▶

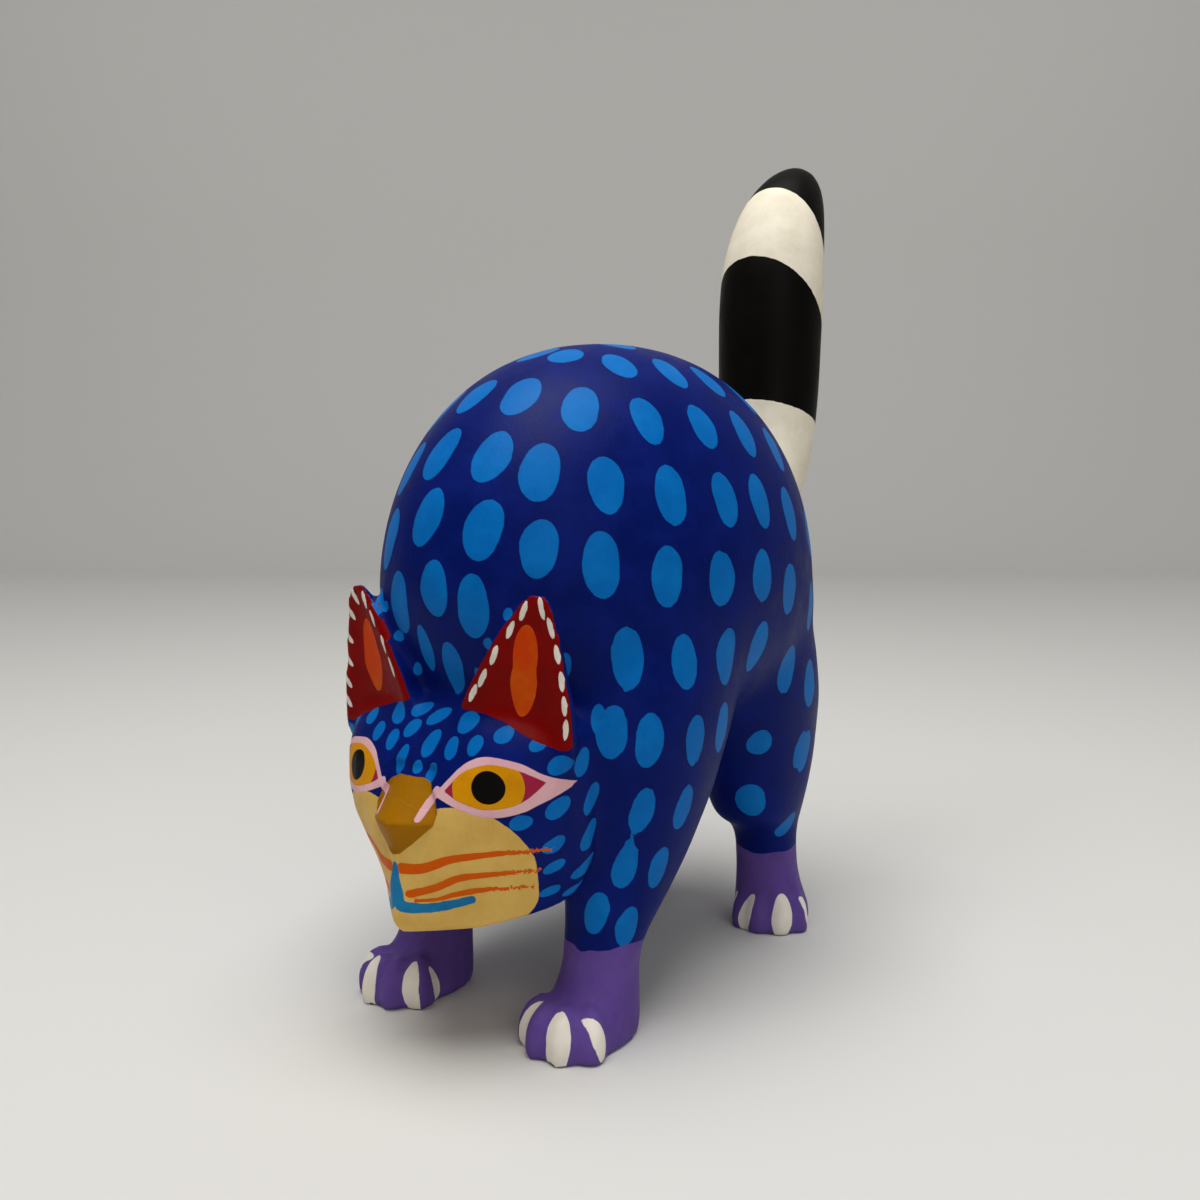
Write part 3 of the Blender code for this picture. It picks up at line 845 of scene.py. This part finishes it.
paper_shader = paper.node_tree.nodes["Principled BSDF"]
paper_shader.inputs["Base Color"].default_value = linear(PAPER)
paper_shader.inputs["Roughness"].default_value = PAPER_ROUGHNESS
paper_shader.inputs["Specular IOR Level"].default_value = PAPER_SHEEN
sweep.data.materials.append(paper)

ROOM_LIGHT = "#C9CACC"
ROOM_STRENGTH = 0.37
studio = bpy.data.worlds.new("studio")
studio.use_nodes = True
studio.node_tree.nodes["Background"].inputs["Color"].default_value = linear(ROOM_LIGHT)
studio.node_tree.nodes["Background"].inputs["Strength"].default_value = ROOM_STRENGTH
bpy.context.scene.world = studio


def softbox(name, place, aim, size, watts):
    """A square area light at this place, turned towards aim. size is its side in metres."""
    light = bpy.data.lights.new(name, "AREA")
    light.size = size
    light.energy = watts
    lamp = bpy.data.objects.new(name, light)
    lamp.location = place
    lamp.rotation_euler = (Vector(aim) - Vector(place)).to_track_quat("-Z", "Y").to_euler()
    bpy.context.scene.collection.objects.link(lamp)


softbox("overhead_softbox", (0.04, -0.2, 1.5), (0, -0.05, 0.1), 1.05, 21)
softbox("side_softbox", (1.3, -1.0, 0.9), (0, -0.05, 0.15), 0.9, 4)
softbox("left_backdrop_softbox", (-1.66, -0.42, 2.3), (-2.68, 1.06, 1.94), 1.2, 20)
softbox("right_backdrop_softbox", (0.97, 1.41, 2.3), (-0.06, 2.88, 1.94), 1.2, 20)


# The camera: as in the photograph, low in front of the cat's left shoulder.
CAMERA_PLACE = (0.2684, -0.4171, 0.1843)
CAMERA_PITCH = 4.95
SENSOR_MM = 36
LENS_MM = 36
NEAREST_SEEN = 0.01
lens = bpy.data.cameras.new("camera")
lens.sensor_width = SENSOR_MM
lens.lens = LENS_MM
lens.clip_start = NEAREST_SEEN
camera = bpy.data.objects.new("camera", lens)
camera.location = CAMERA_PLACE
camera.rotation_euler = (math.radians(90 - CAMERA_PITCH), 0, math.radians(CAMERA_TURN))
bpy.context.scene.collection.objects.link(camera)
bpy.context.scene.camera = camera
bpy.context.scene.view_settings.view_transform = "Standard"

◀

▶ [What to produce] Repeat, exactly and only, the lines from the beginning of the material through the line that contains "sweep.data.materials.append(paper)".

▶ [Answer below]
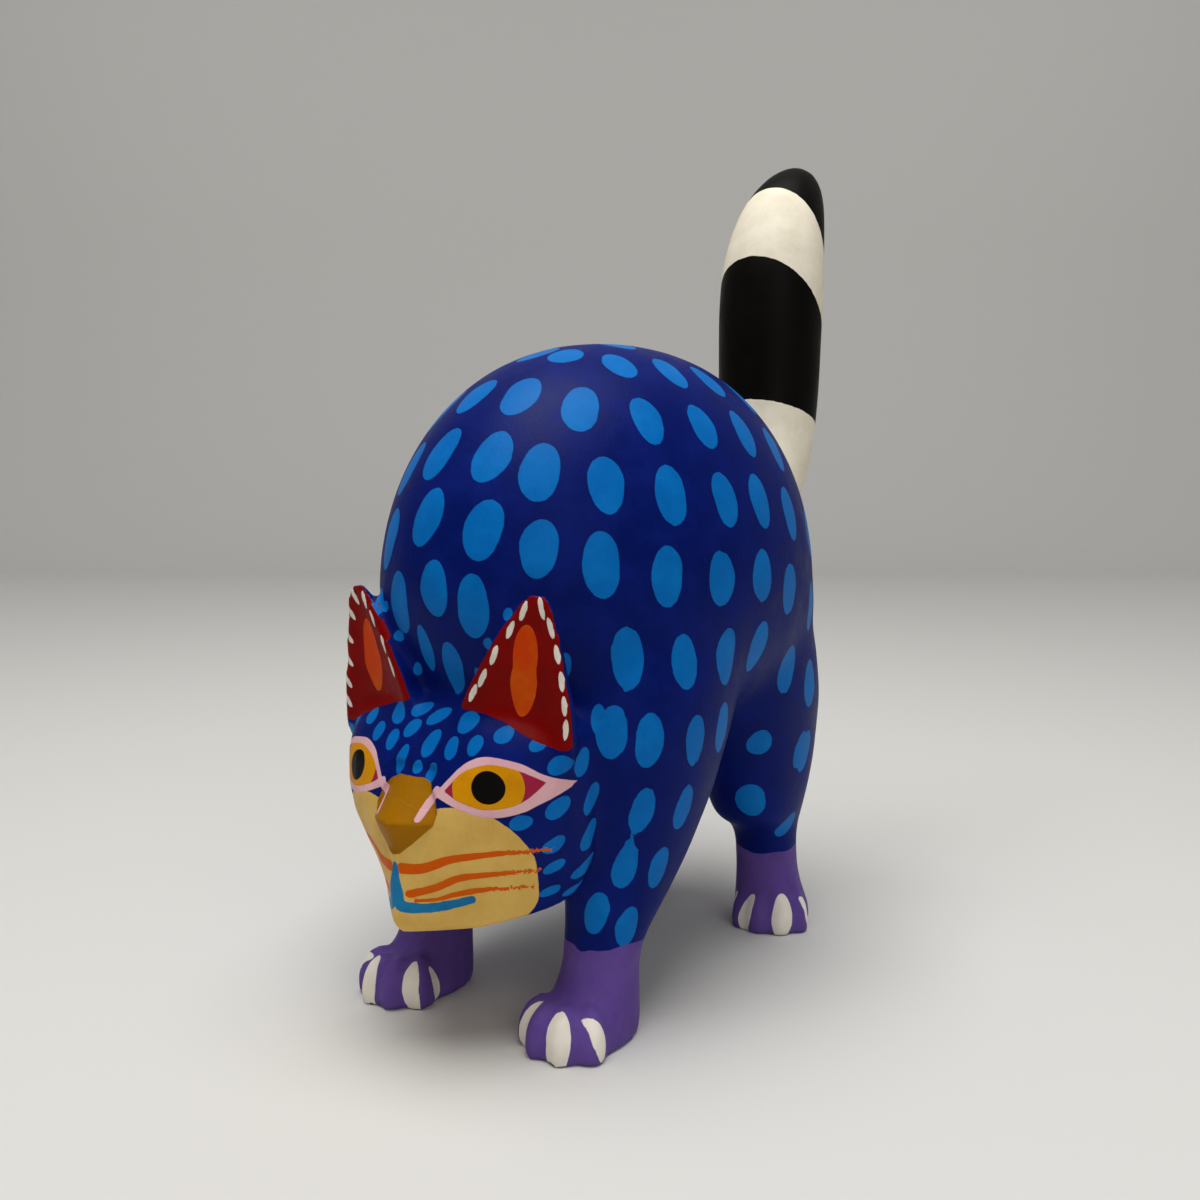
Write part 3 of the Blender code for this picture. It picks up at line 845 of scene.py. This part finishes it.
paper_shader = paper.node_tree.nodes["Principled BSDF"]
paper_shader.inputs["Base Color"].default_value = linear(PAPER)
paper_shader.inputs["Roughness"].default_value = PAPER_ROUGHNESS
paper_shader.inputs["Specular IOR Level"].default_value = PAPER_SHEEN
sweep.data.materials.append(paper)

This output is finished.